Huimos de nuestro sufrimiento porque no tenemos suficiente solidez para confrontarlo. Alguien que es sólido es capaz de afrontar la adversidad y los desafíos de forma saludable. Es como en las artes marciales: si te entrenas y continúas practicando, no tienes miedo. Para conseguir fuerza necesitas alimentar tu capacidad de disfrutar de la vida, tu atención, gratitud por lo que tienes… con todo ello construyes claridad y fortaleza. Esto no significa que no padezcas dolor, sino que no huyes: no enciendes la tele, coges un libro, vas al cine, comes comida basura o te drogas para no esquivar tu sufrimiento.

Escapar no es posible, no funciona nunca. Más tarde o temprano te perseguirá. Quizá por la noche, cuando no consigues dormir. Cada sufrimiento que hayas superado te hará ganar en sabiduría, conocimiento, compasión por otra persona.

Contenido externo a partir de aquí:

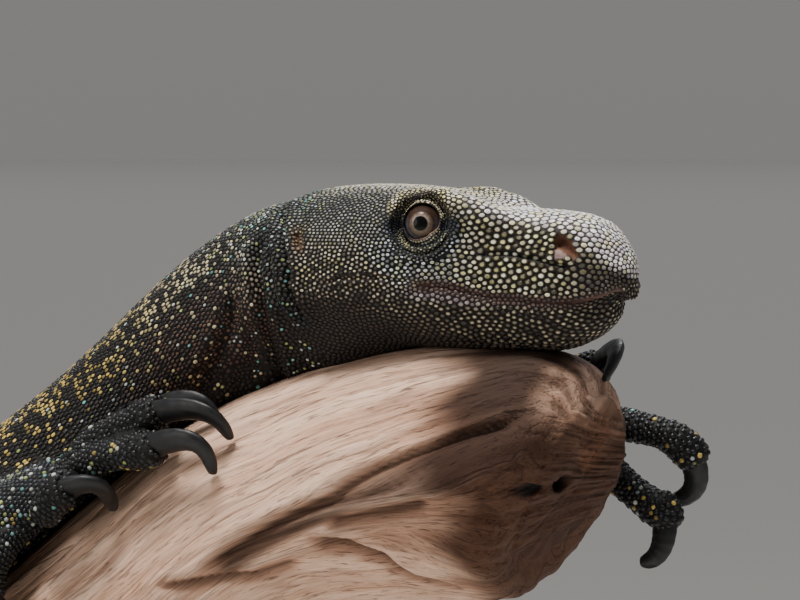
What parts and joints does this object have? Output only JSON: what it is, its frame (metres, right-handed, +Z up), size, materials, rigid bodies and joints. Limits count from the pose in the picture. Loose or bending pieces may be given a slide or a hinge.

De hecho, no quieres liberarte de todo el sufrimiento, porque una parte de él te hace comprender a la humanidad.

¿Es lo que pretende, desde aquí?

Para mí es suficiente con que sea capaz de ayudar a una sola persona a ser más feliz. Cuando me muera, no me moriré amargado. No contribuiré a propagar el miedo y amargura en este mundo. Esto no es budismo, es humanismo: dejemos de lado la cuestión religiosa, el monasterio. Los humanos sufren; quieren ser felices… sólo se trata de esto.